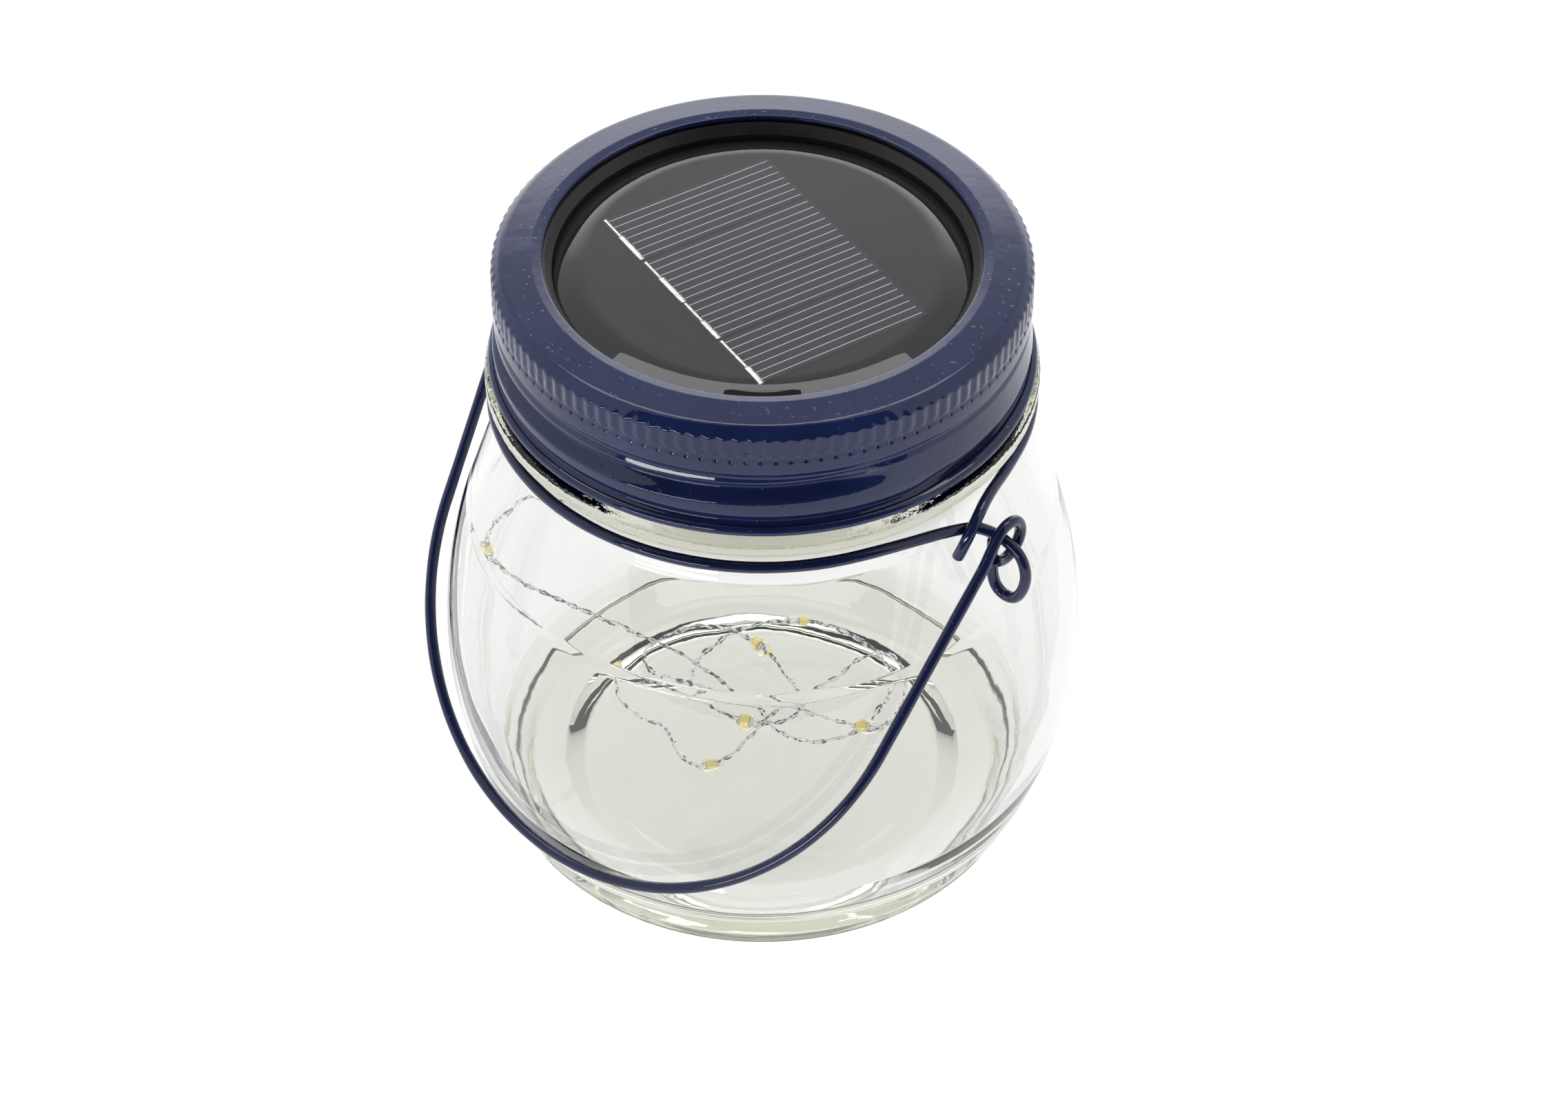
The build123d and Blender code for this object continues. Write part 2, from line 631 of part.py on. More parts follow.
# ---- build ---------------------------------------------------------------------------
GLASS = (0.85, 0.9, 0.88, 0.4)
NAVY = (0.12, 0.15, 0.27)
BLACK = (0.05, 0.05, 0.055)
SILVER = (0.78, 0.77, 0.72)
STEEL = (0.6, 0.6, 0.62)

os.makedirs("parts", exist_ok=True)
save("glass_jar", make_glass_jar(), GLASS)
neck_wire = make_neck_wire()
save("neck_wire_front", neck_wire, NAVY)
save("neck_wire_back", Rot(0, 0, 180) * neck_wire, NAVY)
save("bail_handle", make_bail(), NAVY)
save("screw_band", make_screw_band(), NAVY)
save("rim_gasket", ring(*GASKET_R, *GASKET_Z), (0.8, 0.8, 0.78))
save("panel_tray", make_panel_tray(), BLACK)
save("panel_backing", ring(0, PANEL_R, *BACKING_Z), (0.1, 0.1, 0.1))
save("solar_cells", make_solar_cells(), (0.1, 0.1, 0.16))
save("cell_busbars", make_busbars(), SILVER)
save("cell_fingers", make_fingers(), SILVER)
save("epoxy_cover", make_epoxy_cover(), (0.3, 0.3, 0.32, 0.4))
save("bottom_cover", make_bottom_cover(), BLACK)
save("cover_screws", make_cover_screws(), STEEL)
save("battery_cradle", make_battery_cradle(), BLACK)
save("battery", make_battery(), (0.15, 0.45, 0.25))
save("battery_contacts", make_battery_contacts(), STEEL)
save("battery_door", make_battery_door(), BLACK)
save("door_screw", make_door_screw(), STEEL)
save("circuit_board", make_circuit_board(), (0.05, 0.3, 0.12))
save("driver_chip", make_chip(), BLACK)
save("inductor", make_inductor(), (0.2, 0.2, 0.2))
save("panel_leads", make_panel_leads(), (0.6, 0.08, 0.06))
save("switch_body", make_switch_body(), STEEL)
save("switch_slider", make_switch_slider(), (0.85, 0.85, 0.83))
save("string_grommet", make_grommet(), BLACK)
save("light_string", make_light_string(), SILVER)
save("light_drops", make_light_drops(), (0.95, 0.93, 0.85, 0.6))
save("light_chips", make_light_chips(), (0.95, 0.8, 0.2))
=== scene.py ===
from math import acos, atan2, ceil, cos, hypot, pi, radians, sin, sqrt, tan

import bmesh
import bpy
import numpy as np
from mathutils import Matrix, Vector, noise


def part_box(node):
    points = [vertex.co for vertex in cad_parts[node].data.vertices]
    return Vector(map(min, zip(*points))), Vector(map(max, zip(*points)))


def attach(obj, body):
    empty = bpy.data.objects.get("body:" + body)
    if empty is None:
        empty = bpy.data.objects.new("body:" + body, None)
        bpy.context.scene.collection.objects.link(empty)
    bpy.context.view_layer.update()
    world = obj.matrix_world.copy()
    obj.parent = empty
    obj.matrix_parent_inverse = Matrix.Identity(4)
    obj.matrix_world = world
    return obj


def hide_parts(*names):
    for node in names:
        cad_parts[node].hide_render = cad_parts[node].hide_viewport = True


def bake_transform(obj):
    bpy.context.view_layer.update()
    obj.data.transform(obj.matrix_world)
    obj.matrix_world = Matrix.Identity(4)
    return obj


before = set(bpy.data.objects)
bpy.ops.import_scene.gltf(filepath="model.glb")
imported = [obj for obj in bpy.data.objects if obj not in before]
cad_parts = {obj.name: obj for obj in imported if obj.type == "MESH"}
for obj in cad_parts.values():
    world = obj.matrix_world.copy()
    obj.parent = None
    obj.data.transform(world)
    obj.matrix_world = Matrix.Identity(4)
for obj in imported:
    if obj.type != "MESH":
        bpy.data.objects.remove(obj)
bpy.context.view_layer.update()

# Sizes are in millimetres, in the CAD frame, and MM takes them to metres.
MM = 0.001


# ---- places and sizes from the frame -------------------------------------------------
def in_mm(node):
    """A CAD node's lowest and highest corner, in millimetres."""
    low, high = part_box(node)
    return low / MM, high / MM


jar_high = in_mm("glass_jar")[1]
band_low, band_high = in_mm("screw_band")
epoxy_high = in_mm("epoxy_cover")[1]
cells_low, cells_high = in_mm("solar_cells")
GLASS_TOP = jar_high.z
BELLY_R = jar_high.x
LID_TOP = band_high.z
LID_R = band_high.x
LID_BOTTOM = band_low.z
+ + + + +
Give again, word for word, the lines of the listing, starting at its first line and ending with the line containing "STEEL = (0.6, 0.6, 0.62)".

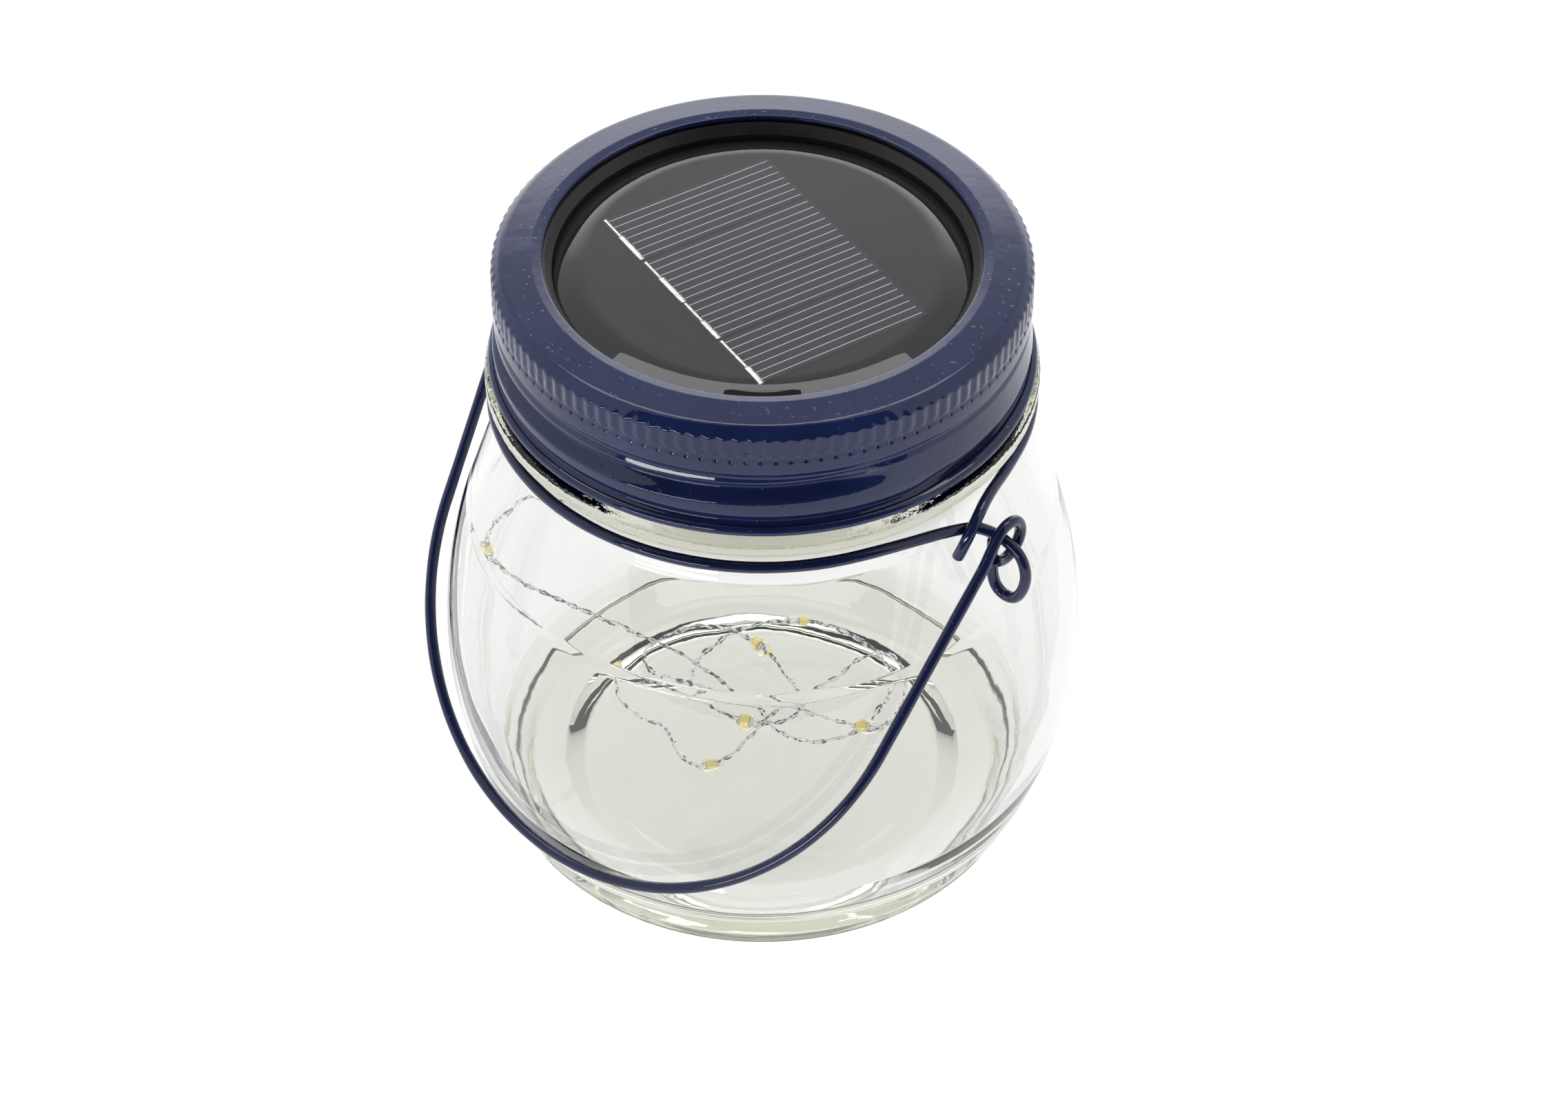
The build123d and Blender code for this object continues. Write part 2, from line 631 of part.py on. More parts follow.
# ---- build ---------------------------------------------------------------------------
GLASS = (0.85, 0.9, 0.88, 0.4)
NAVY = (0.12, 0.15, 0.27)
BLACK = (0.05, 0.05, 0.055)
SILVER = (0.78, 0.77, 0.72)
STEEL = (0.6, 0.6, 0.62)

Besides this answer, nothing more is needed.